Another is accountability. When an agent causes a loss, either through a bad trade, a security failure, or interaction with a malicious contract, figuring out who’s responsible is genuinely hard. The human who deployed it? The platform that provided the agent framework? The wallet infrastructure provider? Legal frameworks don’t have clean answers here, and the crypto-native governance mechanisms aren’t designed for this problem either.
Smart contract exploits targeting agent behavior are a specific concern. Agents that interact with contracts based on on-chain data can be manipulated if that data can be influenced. Price oracle manipulation has always been a DeFi attack vector; agents that act on oracle data and do so at machine speed and scale make that vector more significant.
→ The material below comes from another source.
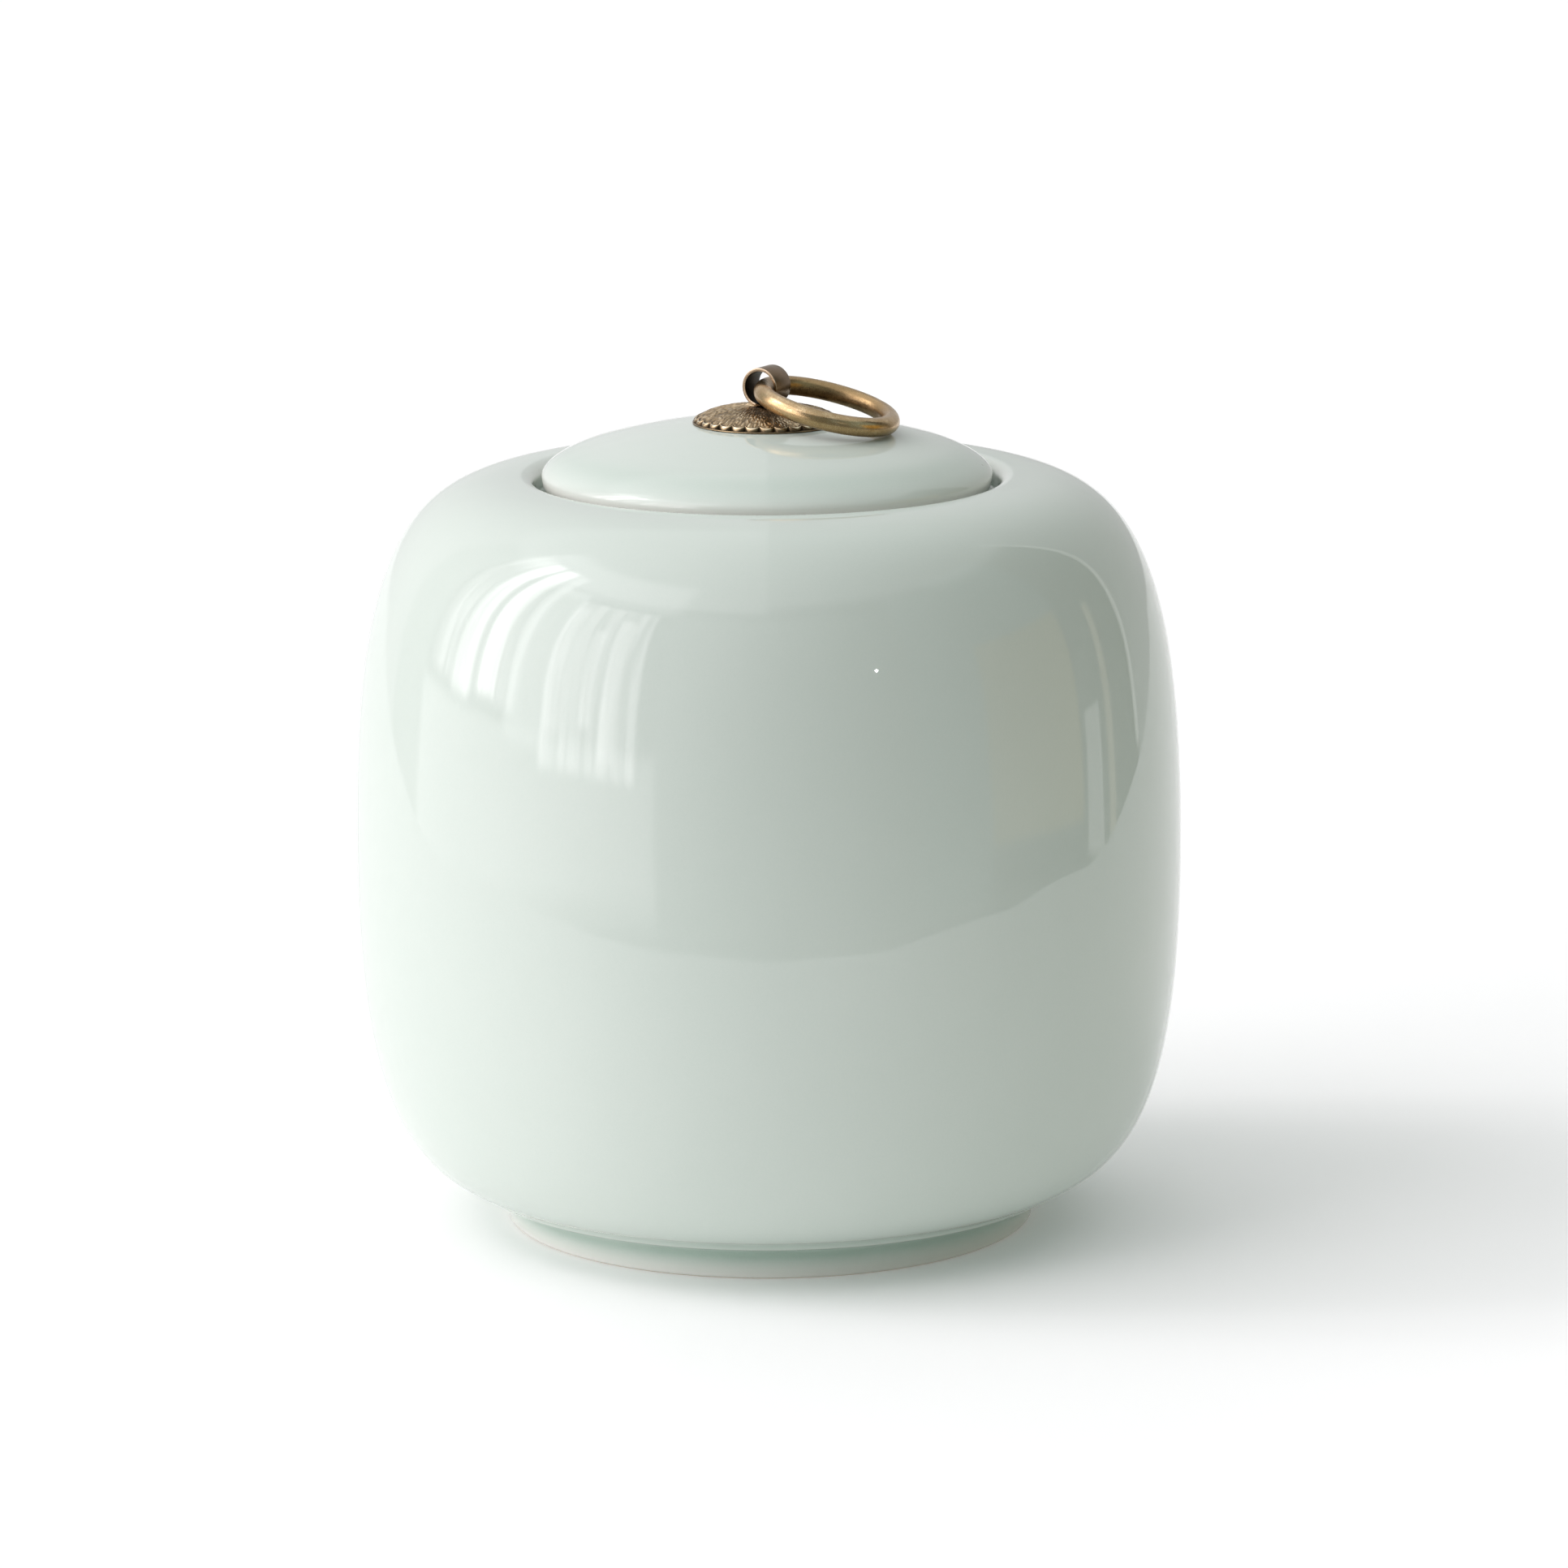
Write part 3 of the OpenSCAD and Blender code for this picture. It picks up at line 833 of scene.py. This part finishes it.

What this means for how DeFi develops
The honest framing is that AI agents are becoming a new class of DeFi participant, and the protocols that recognize this earliest will shape what the category looks like.
That probably means a few things. Protocols will start optimizing transaction structures for machine consumption, not just human-readable interfaces. Gas efficiency matters differently when an agent is making ten thousand small payments rather than one large one. Authentication and credentialing infrastructure will become load-bearing, because agents need ways to establish trust with counterparties that don’t rely on social reputation built over time.
It also means that the “user” in user experience is increasingly not a human. The interfaces that matter are APIs, not UIs. The composability that DeFi has always talked about becomes more literal: agents gluing protocols together in ways their creators didn’t anticipate.
None of this makes DeFi simpler. It adds new attack surfaces, new coordination problems, and new questions about what the system is actually for. But it does represent a meaningful expansion of what on-chain finance can reach, and where transaction volume will come from as this technology matures.
The question isn’t whether AI agents will be significant DeFi participants. They already are. The question is whether the infrastructure being built now is good enough to handle the scale that’s coming.